Движений подобного рода, непроизвольных, нельзя было нам не увидеть; в минуты расширенности сознания все мелочи, так сказать, увеличивались; наблюдательность — изострялась; мы видели в эти минуты — не только движения его лица, истонченного в лик; мы видели — жест; и — сумму жестов; и — вырезанную фигуру из них.

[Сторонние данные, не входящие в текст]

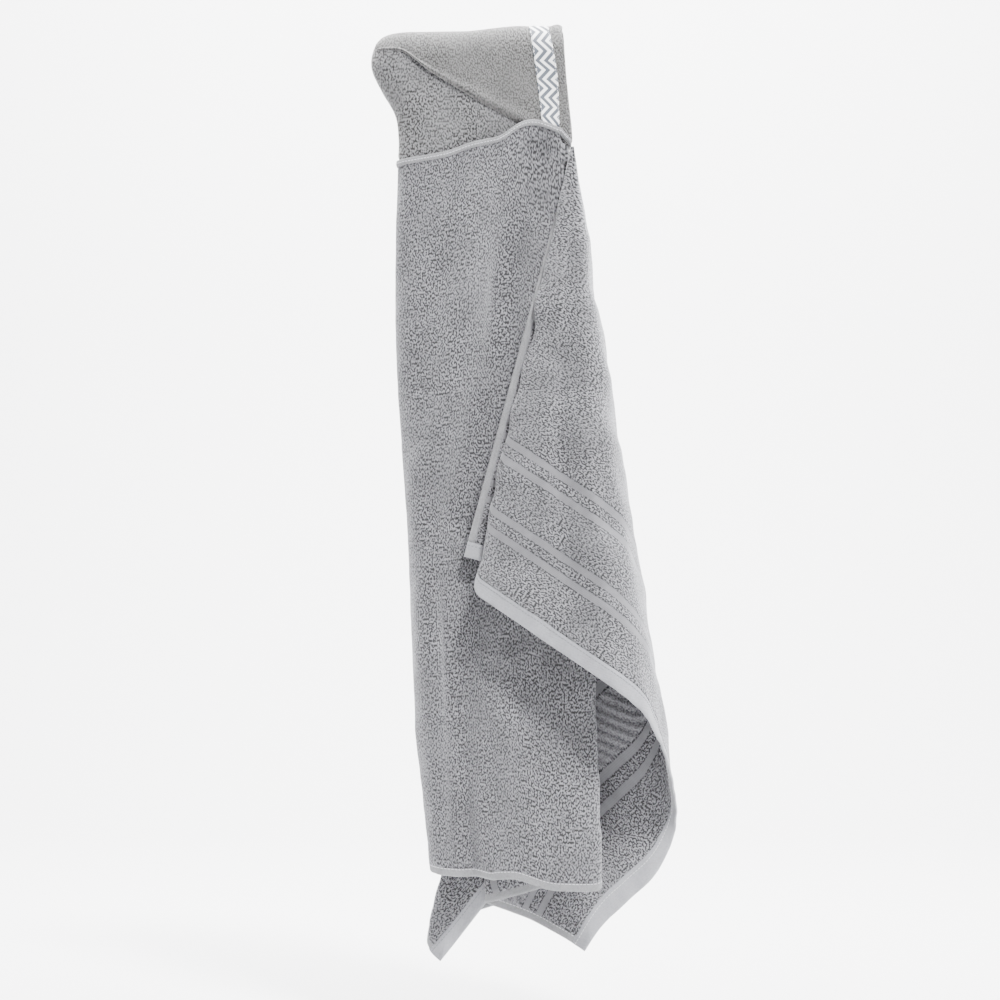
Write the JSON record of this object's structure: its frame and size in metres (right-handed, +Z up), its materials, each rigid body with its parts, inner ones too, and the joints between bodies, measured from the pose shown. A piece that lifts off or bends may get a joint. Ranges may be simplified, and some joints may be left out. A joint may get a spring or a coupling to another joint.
{
  "type": "hooded baby towel",
  "caption": "Hooded baby towel in grey terry with a chevron ribbon round the hood, hanging in profile from the top fold of the hood.",
  "frame": {"origin": "the hanging point in the middle of the hood's top fold", "axes": "+X towards the face opening, +Z up, -Y towards the near side"},
  "size_m": [0.3105, 0.1914, 0.9429],
  "materials": {
    "towel_terry": "looped terry pile",
    "hood_terry": "looped terry pile",
    "hem_weave": "flat woven cotton",
    "ribbon": "printed grosgrain",
    "thread": "cotton thread"
  },
  "bodies": {
    "root": {"far_bottom_hem": "hem_weave", "far_bottom_hem_thread": "thread", "far_end_hem": "hem_weave", "far_end_hem_thread": "thread", "far_lapel_hem": "hem_weave", "far_lapel_hem_thread": "thread", "far_neck_band": "hem_weave", "far_neck_thread": "thread", "hood_body": "hood_terry", "hood_front_panel": "hood_terry", "near_bottom_hem": "hem_weave", "near_bottom_hem_thread": "thread", "near_end_hem": "hem_weave", "near_end_hem_thread": "thread", "near_lapel_hem": "hem_weave", "near_lapel_hem_thread": "thread", "near_neck_band": "hem_weave", "near_neck_thread": "thread", "ribbon_back_thread": "thread", "ribbon_front_thread": "thread", "ribbon_trim": "ribbon", "towel_far_back_panel": "towel_terry", "towel_far_front_lapel": "towel_terry", "towel_far_inner_pleat": "towel_terry", "towel_far_outer_pleat": "towel_terry", "towel_near_back_panel": "towel_terry", "towel_near_front_lapel": "towel_terry", "towel_near_inner_pleat": "towel_terry", "towel_near_outer_pleat": "towel_terry"}
  },
  "joints": []
}
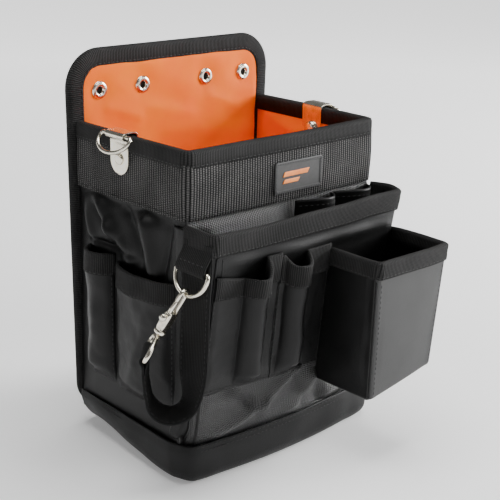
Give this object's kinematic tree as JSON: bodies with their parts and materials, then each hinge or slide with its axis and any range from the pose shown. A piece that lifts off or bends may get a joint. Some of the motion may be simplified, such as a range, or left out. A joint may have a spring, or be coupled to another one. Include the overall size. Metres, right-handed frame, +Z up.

Изощренность внимания — делалась невероятной в такие минуты: но — и она имела предел; иногда выносили мы лекцию; и трезвое сознание не расключалось с ИНЫМ, не рассудочным, образным; иногда ж наступали моменты, когда два сознания в нас расключались — на время; и мы, как укачиваемые на ритмах его громыхавшего голоса, строили образы; вот — встает шар; это — солнце; вот — блеск из него излучается; и — спохватывались: "Что это вижу за сон я?"… Сколько раз я был в полусне, когда грезились образы; и в эти минуты (потом вспоминал я об этом) — я строил образы не произвольные, а соответствующие мной пропущенному в такие минуты ЛОГИЧЕСКОМУ содержанию слов: "Что я вижу: откуда в душе образ солнца; нет, — слушать: что доктор — о чем говорит?" И — оказывается: говорит о солнце духовном; и далее — связывает это солнце с сердечной деятельностью; и — со Христом. — "Вот о чем? Да и я видел солнце сейчас", — удивляешься; и — пытаешься вернуться к сознанию рассудочному.